A reversal can also be constructed without modifying the instruction set, but it is not canonical and a bit ugly. It might seem that the existence of a reversal is just as difficult to decide as many other question pertaining to Turing machines, but a reversal is a local construction and the difficult questions often have a global flavor, so pessimism would probably be unjustified here.

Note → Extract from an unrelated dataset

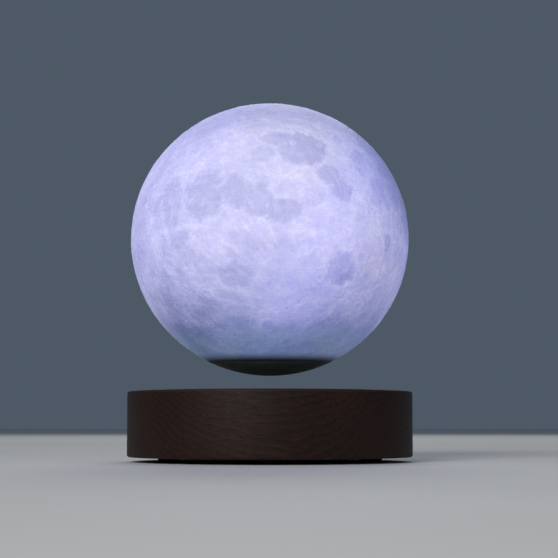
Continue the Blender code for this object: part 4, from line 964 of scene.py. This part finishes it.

The urge to switch to equivalent instruction sets (easier to reverse) shows that these questions are less obvious than they first appear. A more subtle switch happened in this post before, when total functions and stochastic matrices were replaced by partial functions and substochastic matrices. This switch is not strictly necessary, but the reversal is ugly otherwise. The switch to the substochastic matrices was actually the point where it became obvious that reversibility is not so trivial after all, and that one should write down details (as done above) instead of taking just a high level perspective (as presented in the motivation at the beginning). The questions raised by Niel de Beaudrap also contributed to the realization that the high level perspective is slightly shaky.

### Conclusion

Non-deterministic machines allow a finite number of deterministic transitions at each step. For probabilistic machines, these transitions additionally have a probability. This post conveys a different perspective on non-determinism and randomness. Ignoring global acceptance conditions, it focuses on local reversibility (as a local symmetry) instead. Because randomness preserves some local symmetries which are not preserved by determinism, this perspective reveals non-trivial differences between non-deterministic and probabilistic machines.